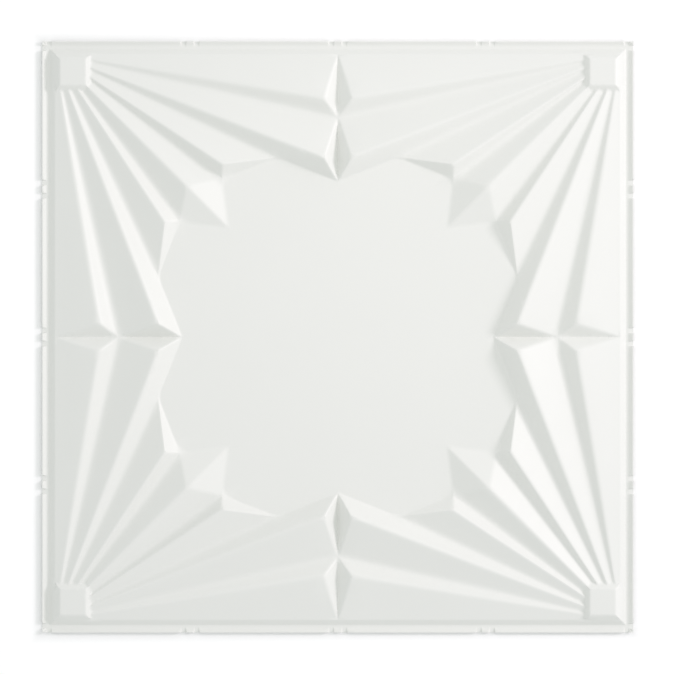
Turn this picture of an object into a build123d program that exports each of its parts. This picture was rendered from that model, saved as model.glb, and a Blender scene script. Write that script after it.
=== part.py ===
# PVC drop ceiling tile, vacuum formed from one thin sheet.
# It lies flat and face up, centred on the origin, with the back of its edge groove on Z = 0.
# From the trimmed edge inwards: a flat rim, a hollow cove, a narrow groove, a sloping wall and
# then the raised field. Seven pleats fan out of each corner of the field, and every pleat is a
# pyramid whose foot lies on the field. Depths are measured from the nearer side of the field.

import math
import os

from build123d import *

# Sheet
tile_side = 603.25
sheet_gauge = 0.8
mould_depth = 12.0

# Edge section
rim_land = 1.0
cove_width = 5.5
groove_land = 1.2
wall_run = 5.0
lip_rise = 3.0
field_rise = 4.0

# Notches across the lip, in pairs; the pair at a corner has one on each side of it
notch_floor_width = 4.9
notch_side_run = 0.9
notch_floor_rise = 0.15
notch_pitch = 13.4
notch_spaces = 4

# Ridges of the pleats. Rises and tip depths are to the line where two faces would cross.
ridge_radius = 5.0

# Pleats that end on the middle line of a side
tip_gap = 13.7
side_pleat_width = 65.0
side_pleat_tip_depth = 46.5
side_pleat_rise = 13.0
second_pleat_width = 65.0
second_pleat_tip_depth = 107.0
second_pleat_rise = 18.0

# Short pleat, measured along the side from the corner of the field
shoulder_along = 227.0
shoulder_set_in = 3.6
short_pleat_along = 171.0
short_pleat_tip_depth = 113.3
short_pleat_foot_depth = 127.2
short_pleat_rise = 13.5

# Pleat on the diagonal
diagonal_tip = 135.2
diagonal_foot = 177.2
diagonal_rise = 16.5

# Block that closes each corner
block_side = 27.0
block_rise = 6.0
block_set_in = 5.4
block_inner_run = 6.0

# Levels of the face, and the plan of the field
groove_level = sheet_gauge
rim_level = groove_level + lip_rise
field_level = groove_level + field_rise
half_tile = tile_side / 2
half_field = half_tile - rim_land - cove_width - groove_land - wall_run


def face_point(along, depth, rise=0.0):
    """A point of the face, from the corner of the field at +X +Y."""
    return (half_field - along, half_field - depth, field_level + rise)


# Feet and tips of the pleats on one side of the diagonal
corner = face_point(0, 0)
middle_outer = face_point(half_field, 0)
middle_first = face_point(half_field, side_pleat_width)
second_foot_depth = side_pleat_width + second_pleat_width
middle_second = face_point(half_field, second_foot_depth)
shoulder_depth = shoulder_along * second_foot_depth / half_field + shoulder_set_in
shoulder = face_point(shoulder_along, shoulder_depth)
short_foot = face_point(short_pleat_along, short_pleat_foot_depth)
short_foot_mirrored = face_point(short_pleat_foot_depth, short_pleat_along)
diagonal_end = face_point(diagonal_foot, diagonal_foot)

side_tip = face_point(half_field - tip_gap, side_pleat_tip_depth, side_pleat_rise)
second_tip = face_point(half_field - tip_gap, second_pleat_tip_depth, second_pleat_rise)
short_tip = face_point(short_pleat_along, short_pleat_tip_depth, short_pleat_rise)
diagonal_peak = face_point(diagonal_tip, diagonal_tip, diagonal_rise)


def rounded_pleat(tip, *feet):
    """A pyramid from the corner over its feet to the tip, with the ridge from the corner rounded."""
    ridge = Plane(origin=tip, z_dir=Vector(tip) - Vector(corner))
    first = ridge.to_local_coords(Vector(feet[0]))
    last = ridge.to_local_coords(Vector(feet[-1]))
    first = Vector(first.X, first.Y).normalized()
    last = Vector(last.X, last.Y).normalized()
    inward = (first + last).normalized()
    half_angle = math.radians(first.get_angle(last) / 2)
    tangent_run = ridge_radius / math.tan(half_angle)
    arc_depth = ridge_radius / math.sin(half_angle) - ridge_radius
    with BuildPart(mode=Mode.PRIVATE) as pleat:
        ConvexPolyhedron([corner, *feet, tip])
        with BuildSketch(ridge):
            with BuildLine():
                ThreePointArc(first * tangent_run, inward * arc_depth, last * tangent_run)
                Line(last * tangent_run, inward * -ridge_radius)
                Line(inward * -ridge_radius, first * tangent_run)
            make_face()
        extrude(amount=tile_side, both=True, mode=Mode.SUBTRACT)
    return pleat.part


# Fan of seven pleats in one corner
side_pleat = rounded_pleat(side_tip, middle_outer, middle_first)
second_pleat = rounded_pleat(second_tip, middle_first, middle_second, shoulder)
short_pleat = rounded_pleat(short_tip, shoulder, short_foot)
diagonal_pleat = rounded_pleat(diagonal_peak, short_foot, diagonal_end, short_foot_mirrored)
with BuildPart() as corner_fan:
    add(side_pleat)
    add(second_pleat)
    add(short_pleat)
    mirror(about=Plane(origin=(0, 0, 0), z_dir=(1, -1, 0)))
    add(diagonal_pleat)

# Flat-topped block over the point where the pleats meet. Its outer walls rise from the groove.
block_far = block_set_in + block_side
block_foot = block_far + block_inner_run * (1 + field_rise / block_rise)
block_corners = []
for low, high, rise in ((-wall_run, block_foot, -field_rise), (block_set_in, block_far, block_rise)):
    block_corners += [
        face_point(low, low, rise),
        face_point(high, low, rise),
        face_point(high, high, rise),
        face_point(low, high, rise),
    ]
with BuildPart() as corner_block:
    ConvexPolyhedron(block_corners)

# One side's lip, a length of rim and cove with notches across it
cove_foot = half_tile - rim_land - cove_width
with BuildPart() as edge_lip:
    with BuildSketch(Plane.XZ) as lip_section:
        with BuildLine():
            cove = TangentArc(
                (cove_foot, groove_level), (half_tile - rim_land, rim_level), tangent=(1, 0)
            )
            Line(cove @ 1, (half_tile, rim_level))
            Line((half_tile, rim_level), (half_tile, 0))
            Line((half_tile, 0), (cove_foot, 0))
            Line((cove_foot, 0), cove @ 0)
        make_face()
    extrude(amount=half_tile, both=True)
    notch_floor = groove_level + notch_floor_rise
    notch_half = notch_floor_width / 2
    notch_outline = [
        (-notch_half, notch_floor),
        (notch_half, notch_floor),
        (notch_half + notch_side_run, rim_level),
        (notch_half + notch_side_run, rim_level + lip_rise),
        (-notch_half - notch_side_run, rim_level + lip_rise),
        (-notch_half - notch_side_run, rim_level),
    ]
    with BuildSketch(Plane.YZ.offset(half_tile)) as notch_section:
        with GridLocations(tile_side / notch_spaces, 0, notch_spaces + 1, 1):
            with GridLocations(notch_pitch, 0, 2, 1):
                Polygon(*notch_outline, align=None)
    extrude(amount=-(rim_land + cove_width), mode=Mode.SUBTRACT)

# Face of the mould: blank, raised field, lips, fans and blocks
field_side = 2 * half_field
groove_side = field_side + 2 * wall_run
with BuildPart() as mould:
    with BuildSketch(Plane.XY.offset(-mould_depth)):
        Rectangle(tile_side, tile_side)
    extrude(amount=mould_depth + groove_level)
    with BuildSketch(Plane.XY.offset(groove_level)):
        Rectangle(groove_side, groove_side)
    with BuildSketch(Plane.XY.offset(field_level)):
        Rectangle(field_side, field_side)
    loft(ruled=True)
    with PolarLocations(0, 4):
        add(edge_lip.part)
        add(corner_fan.part)
        add(corner_block.part)

# The sheet follows the mould at one gauge, measured upright, so it thins on steep walls
with BuildPart() as ceiling_tile:
    add(mould.part)
    with Locations((0, 0, -sheet_gauge)):
        add(mould.part, mode=Mode.SUBTRACT)

ceiling_tile.part.label = "ceiling_tile"
os.makedirs("parts", exist_ok=True)
export_step(ceiling_tile.part, "parts/ceiling_tile.step")
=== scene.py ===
"""Pleated PVC ceiling tile, face up on a white floor.

The tile is one vacuum-formed sheet. A plan mesh of one eighth of it is laid out in Python, with
rows of points beside every crease. Geometry Nodes lift that plan by a height rule, repeat it
round the tile and give it the sheet's gauge.
"""

import math

import bmesh
import bpy
from bpy.props import FloatProperty, FloatVectorProperty, IntProperty, PointerProperty
from bpy.types import Operator, Panel, PropertyGroup
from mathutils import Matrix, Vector
from mathutils.geometry import delaunay_2d_cdt


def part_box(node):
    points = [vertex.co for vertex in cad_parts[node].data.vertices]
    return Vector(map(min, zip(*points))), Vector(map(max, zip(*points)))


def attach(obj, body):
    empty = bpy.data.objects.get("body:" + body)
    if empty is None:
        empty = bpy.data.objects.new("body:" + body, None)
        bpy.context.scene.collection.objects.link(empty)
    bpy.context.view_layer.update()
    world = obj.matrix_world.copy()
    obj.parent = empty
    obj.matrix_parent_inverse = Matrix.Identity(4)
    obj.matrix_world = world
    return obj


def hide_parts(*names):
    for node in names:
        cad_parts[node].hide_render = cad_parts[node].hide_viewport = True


bl_info = {
    "name": "Pleated PVC Ceiling Tile",
    "version": (1, 0, 0),
    "blender": (4, 5, 0),
    "location": "View3D > Sidebar > Ceiling Tile",
    "description": "A vacuum-formed PVC ceiling tile that lies face up, with floor, lamps and camera",
    "category": "Object",
}

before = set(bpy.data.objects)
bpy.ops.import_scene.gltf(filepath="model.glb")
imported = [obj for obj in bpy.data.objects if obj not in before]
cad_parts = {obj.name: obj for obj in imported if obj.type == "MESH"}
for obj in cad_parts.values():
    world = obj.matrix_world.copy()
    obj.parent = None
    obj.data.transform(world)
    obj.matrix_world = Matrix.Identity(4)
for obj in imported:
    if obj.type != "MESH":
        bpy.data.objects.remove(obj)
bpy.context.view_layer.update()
tile_low, tile_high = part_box("ceiling_tile")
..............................
Exercise details:
Restate word for word only the lines running from the beginning of the data to the line holding "half_field = half_tile", both included.

Answer for this exercise:
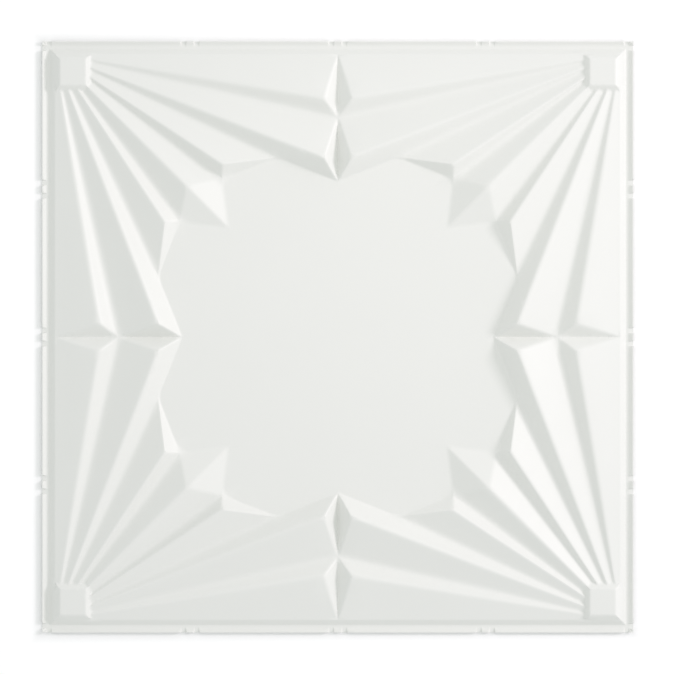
Turn this picture of an object into a build123d program that exports each of its parts. This picture was rendered from that model, saved as model.glb, and a Blender scene script. Write that script after it.
=== part.py ===
# PVC drop ceiling tile, vacuum formed from one thin sheet.
# It lies flat and face up, centred on the origin, with the back of its edge groove on Z = 0.
# From the trimmed edge inwards: a flat rim, a hollow cove, a narrow groove, a sloping wall and
# then the raised field. Seven pleats fan out of each corner of the field, and every pleat is a
# pyramid whose foot lies on the field. Depths are measured from the nearer side of the field.

import math
import os

from build123d import *

# Sheet
tile_side = 603.25
sheet_gauge = 0.8
mould_depth = 12.0

# Edge section
rim_land = 1.0
cove_width = 5.5
groove_land = 1.2
wall_run = 5.0
lip_rise = 3.0
field_rise = 4.0

# Notches across the lip, in pairs; the pair at a corner has one on each side of it
notch_floor_width = 4.9
notch_side_run = 0.9
notch_floor_rise = 0.15
notch_pitch = 13.4
notch_spaces = 4

# Ridges of the pleats. Rises and tip depths are to the line where two faces would cross.
ridge_radius = 5.0

# Pleats that end on the middle line of a side
tip_gap = 13.7
side_pleat_width = 65.0
side_pleat_tip_depth = 46.5
side_pleat_rise = 13.0
second_pleat_width = 65.0
second_pleat_tip_depth = 107.0
second_pleat_rise = 18.0

# Short pleat, measured along the side from the corner of the field
shoulder_along = 227.0
shoulder_set_in = 3.6
short_pleat_along = 171.0
short_pleat_tip_depth = 113.3
short_pleat_foot_depth = 127.2
short_pleat_rise = 13.5

# Pleat on the diagonal
diagonal_tip = 135.2
diagonal_foot = 177.2
diagonal_rise = 16.5

# Block that closes each corner
block_side = 27.0
block_rise = 6.0
block_set_in = 5.4
block_inner_run = 6.0

# Levels of the face, and the plan of the field
groove_level = sheet_gauge
rim_level = groove_level + lip_rise
field_level = groove_level + field_rise
half_tile = tile_side / 2
half_field = half_tile - rim_land - cove_width - groove_land - wall_run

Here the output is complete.